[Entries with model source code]
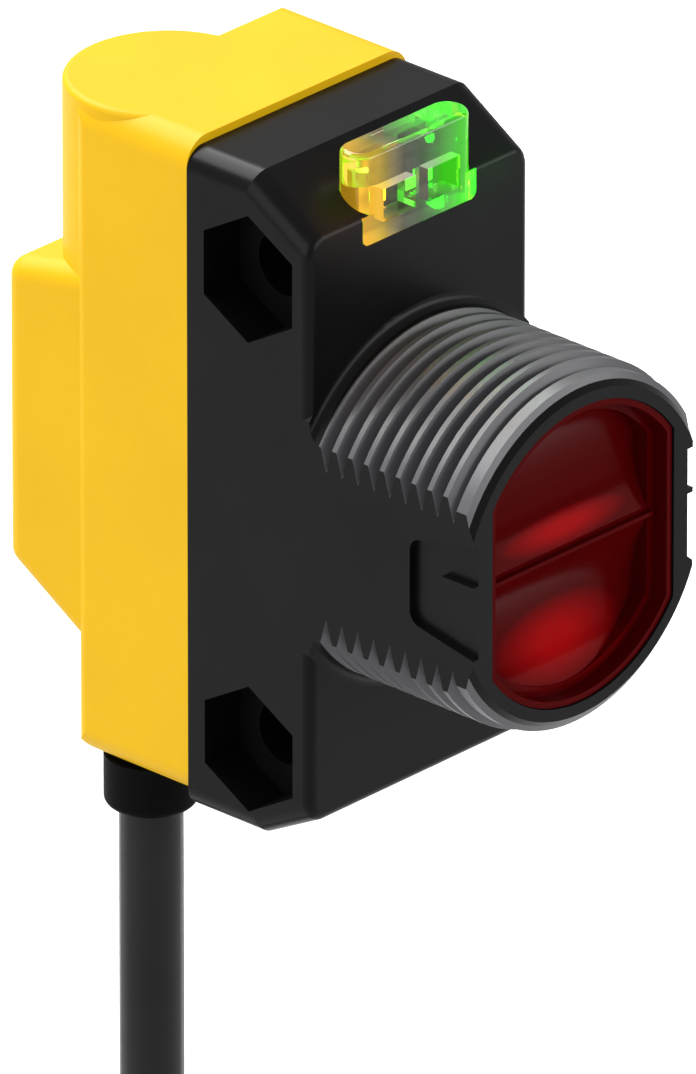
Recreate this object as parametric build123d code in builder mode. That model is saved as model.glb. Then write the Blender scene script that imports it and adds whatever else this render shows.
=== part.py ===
from build123d import *
import math
import os

# A cabled photoelectric sensor with a threaded nose. Millimetres, +Z up. The origin is on the axis of
# the threaded barrel, in the plane of the housing's front face. The barrel and its lens point along -Y,
# and the cable leaves downwards at the back.

os.makedirs("parts", exist_ok=True)

# ---- driving dimensions: housing ----
body_width = 15.0
front_depth = 7.75
front_top = 17.4
front_bottom = 16.42
rear_depth = 7.27
rear_top = 17.81
rear_bottom = 15.86
wall = 1.2
side_edge_round = 1.1
front_edge_round = 0.5
top_chamfer_back = 3.7
bottom_chamfer_back = 3.3
top_chamfer_drop = 2.3
bottom_chamfer_rise = 1.72
rear_corner = 1.35
rear_side_round = 0.7
rear_foot_round = 1.5
rear_rim_round = 0.3
cavity_margin = 0.7

# ---- driving dimensions: rear lobe and cable hump ----
lobe_radius = 4.95
lobe_inset = 0.15
lobe_back = 5.94
hump_width = 10.0
hump_depth = 11.9
hump_top = 9.0
hump_top_drop = 0.9
hump_bottom = 10.1
hump_bottom_rise = 2.86
hump_round = 1.0

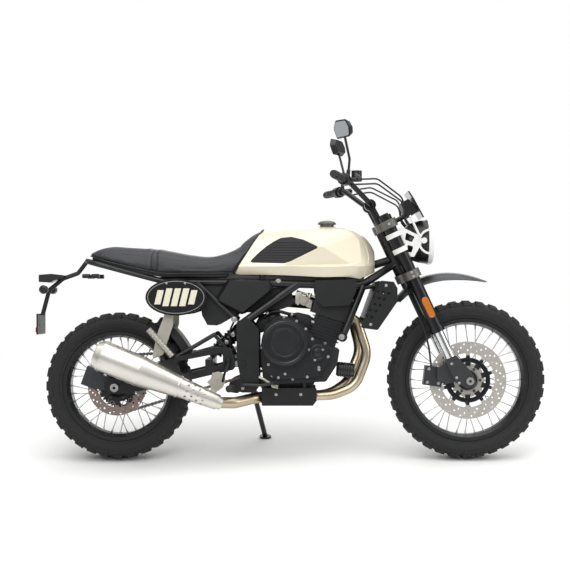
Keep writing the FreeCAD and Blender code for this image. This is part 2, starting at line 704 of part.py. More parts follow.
def silencer():
    along = SILENCER_OUT - SILENCER_IN
    length = along.Length
    start = SILENCER_IN + along * (SEAT_GAP / length)
    profile = [(0, 0), (0, 31), (30, 34), (165, 42), (170, 44), (320, SILENCER_R - 2), (340, SILENCER_R),
               (length - 24, SILENCER_R), (length, 50), (length, 26), (length - 50, 26), (length - 50, 0)]
    body = spun(profile, start, along)
    across = along.cross(Y).normalize()
    holes = []
    for row in range(4):
        at = start + along * ((62 + 24 * row) / length)
        hole = Part.makeCylinder(5, 30, at + across * 30, across)
        holes += around(hole, at, along, 10, 18 * row)
    return body.cut(Part.makeCompound(holes))


# Bodywork
def body_section(x, rows, top):
    """A cross-section of a body at x: rows are (half width, z) from the bottom up, closed by an arc over top."""
    right = [Vector(x, -w, z) for w, z in rows]
    left = [Vector(x, w, z) for w, z in rows]
    edges = [Part.LineSegment(left[0], right[0]).toShape()]
    edges += [Part.LineSegment(a, b).toShape() for a, b in zip(right, right[1:])]
    edges.append(Part.Arc(right[-1], Vector(x, 0, top), left[-1]).toShape())
    edges += [Part.LineSegment(a, b).toShape() for a, b in zip(left[::-1], left[-2::-1])]
    return Part.Wire(edges)


# Corners of the flat facets on the tank's right side. Three planes meet at the crease's apex.
APEX = Vector(850, -128, 880)
CREASE_FRONT = Vector(985, -71, 924)
CREASE_FOOT = Vector(963, -127, 808)
CREASE_REAR = Vector(690, -140, 812)
SHOULDER = Vector(860, -88, 935)
LIP = [Vector(700, -130, 809), Vector(1000, -130, 809), Vector(850, -151, 796)]


def beyond(a, b, c, facing):
    """A block on the outer side of the plane through three points, outer being the way that facing points."""
    normal = (b - a).cross(c - a).normalize()
    if normal.dot(facing) < 0:
        normal = normal * -1
    block = box((-400, -400, 0), (400, 400, 120))
    block.Placement = Placement(a, Rotation(Z, normal))
    return block


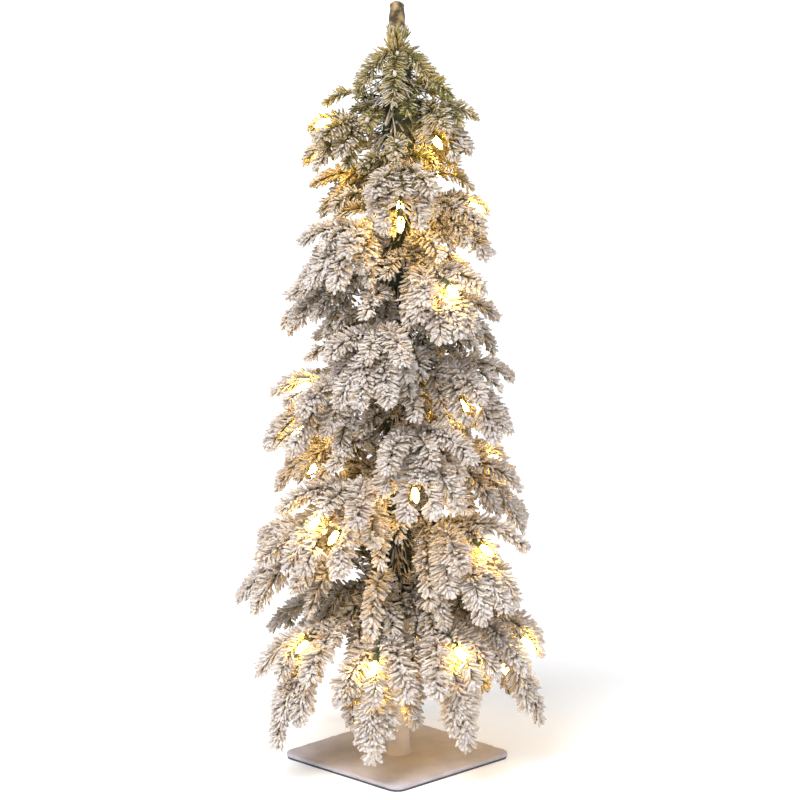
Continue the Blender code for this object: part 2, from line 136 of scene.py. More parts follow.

Work instructions – Repeat all entries. Match them exactly.

Output below –
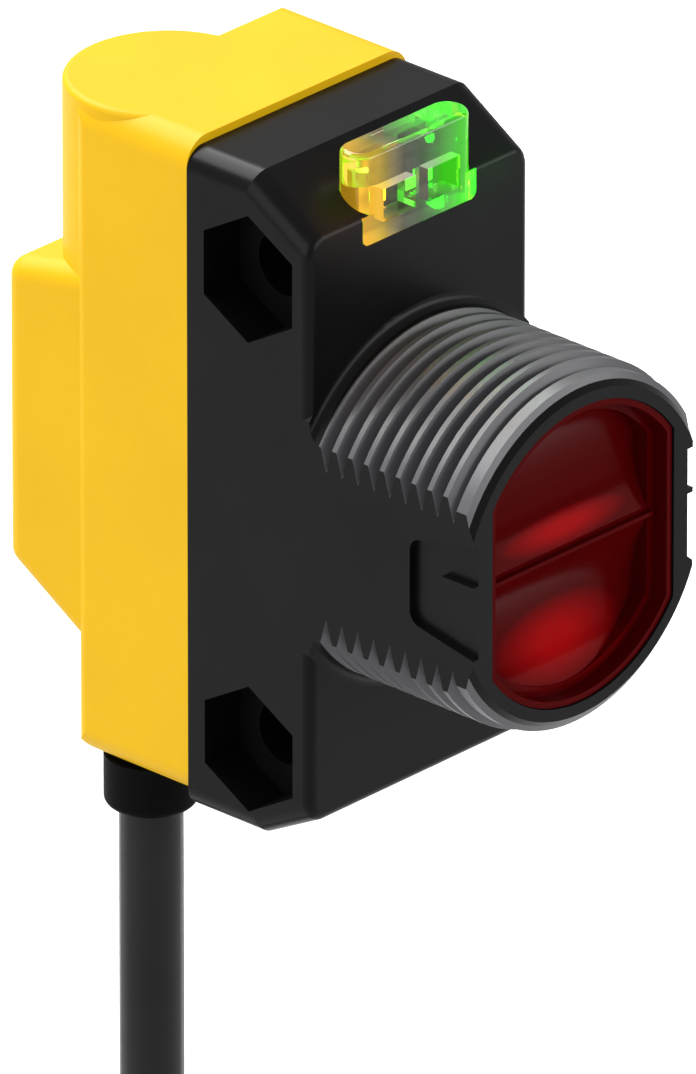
Recreate this object as parametric build123d code in builder mode. That model is saved as model.glb. Then write the Blender scene script that imports it and adds whatever else this render shows.
=== part.py ===
from build123d import *
import math
import os

# A cabled photoelectric sensor with a threaded nose. Millimetres, +Z up. The origin is on the axis of
# the threaded barrel, in the plane of the housing's front face. The barrel and its lens point along -Y,
# and the cable leaves downwards at the back.

os.makedirs("parts", exist_ok=True)

# ---- driving dimensions: housing ----
body_width = 15.0
front_depth = 7.75
front_top = 17.4
front_bottom = 16.42
rear_depth = 7.27
rear_top = 17.81
rear_bottom = 15.86
wall = 1.2
side_edge_round = 1.1
front_edge_round = 0.5
top_chamfer_back = 3.7
bottom_chamfer_back = 3.3
top_chamfer_drop = 2.3
bottom_chamfer_rise = 1.72
rear_corner = 1.35
rear_side_round = 0.7
rear_foot_round = 1.5
rear_rim_round = 0.3
cavity_margin = 0.7

# ---- driving dimensions: rear lobe and cable hump ----
lobe_radius = 4.95
lobe_inset = 0.15
lobe_back = 5.94
hump_width = 10.0
hump_depth = 11.9
hump_top = 9.0
hump_top_drop = 0.9
hump_bottom = 10.1
hump_bottom_rise = 2.86
hump_round = 1.0

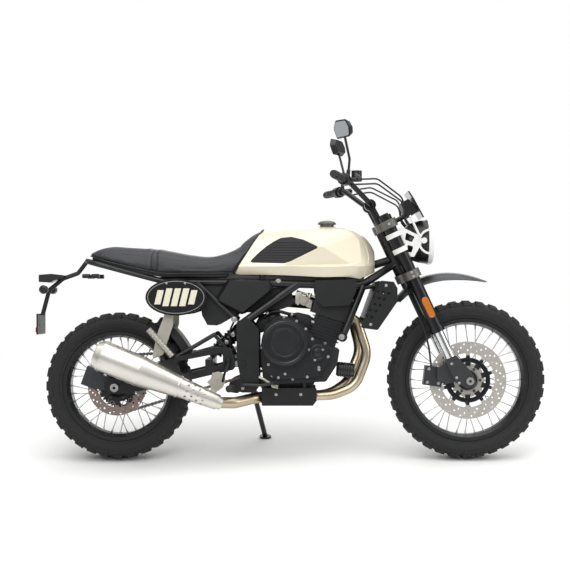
Keep writing the FreeCAD and Blender code for this image. This is part 2, starting at line 704 of part.py. More parts follow.
def silencer():
    along = SILENCER_OUT - SILENCER_IN
    length = along.Length
    start = SILENCER_IN + along * (SEAT_GAP / length)
    profile = [(0, 0), (0, 31), (30, 34), (165, 42), (170, 44), (320, SILENCER_R - 2), (340, SILENCER_R),
               (length - 24, SILENCER_R), (length, 50), (length, 26), (length - 50, 26), (length - 50, 0)]
    body = spun(profile, start, along)
    across = along.cross(Y).normalize()
    holes = []
    for row in range(4):
        at = start + along * ((62 + 24 * row) / length)
        hole = Part.makeCylinder(5, 30, at + across * 30, across)
        holes += around(hole, at, along, 10, 18 * row)
    return body.cut(Part.makeCompound(holes))


# Bodywork
def body_section(x, rows, top):
    """A cross-section of a body at x: rows are (half width, z) from the bottom up, closed by an arc over top."""
    right = [Vector(x, -w, z) for w, z in rows]
    left = [Vector(x, w, z) for w, z in rows]
    edges = [Part.LineSegment(left[0], right[0]).toShape()]
    edges += [Part.LineSegment(a, b).toShape() for a, b in zip(right, right[1:])]
    edges.append(Part.Arc(right[-1], Vector(x, 0, top), left[-1]).toShape())
    edges += [Part.LineSegment(a, b).toShape() for a, b in zip(left[::-1], left[-2::-1])]
    return Part.Wire(edges)


# Corners of the flat facets on the tank's right side. Three planes meet at the crease's apex.
APEX = Vector(850, -128, 880)
CREASE_FRONT = Vector(985, -71, 924)
CREASE_FOOT = Vector(963, -127, 808)
CREASE_REAR = Vector(690, -140, 812)
SHOULDER = Vector(860, -88, 935)
LIP = [Vector(700, -130, 809), Vector(1000, -130, 809), Vector(850, -151, 796)]


def beyond(a, b, c, facing):
    """A block on the outer side of the plane through three points, outer being the way that facing points."""
    normal = (b - a).cross(c - a).normalize()
    if normal.dot(facing) < 0:
        normal = normal * -1
    block = box((-400, -400, 0), (400, 400, 120))
    block.Placement = Placement(a, Rotation(Z, normal))
    return block


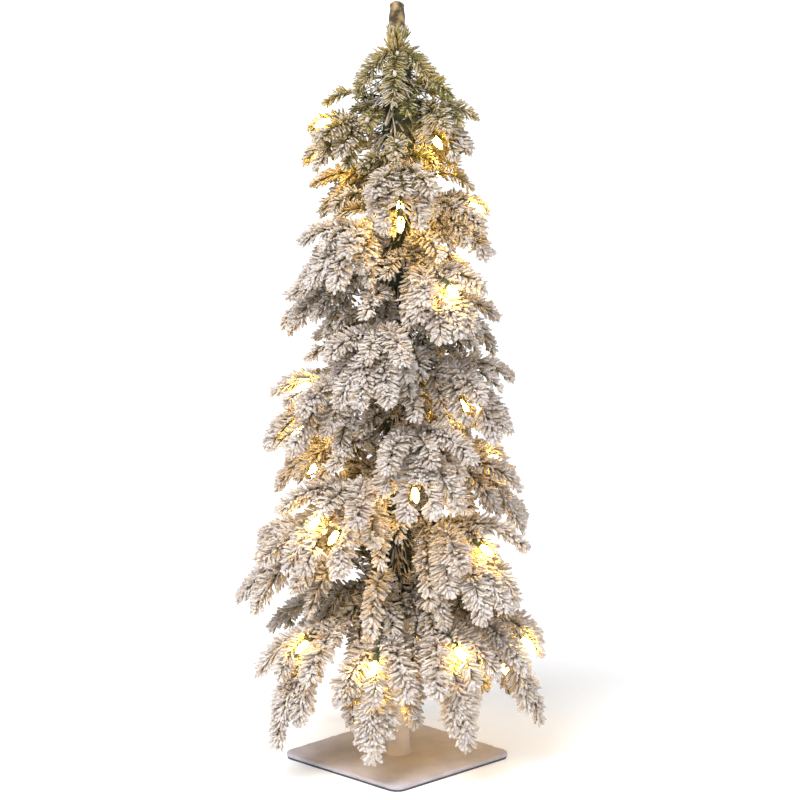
Continue the Blender code for this object: part 2, from line 136 of scene.py. More parts follow.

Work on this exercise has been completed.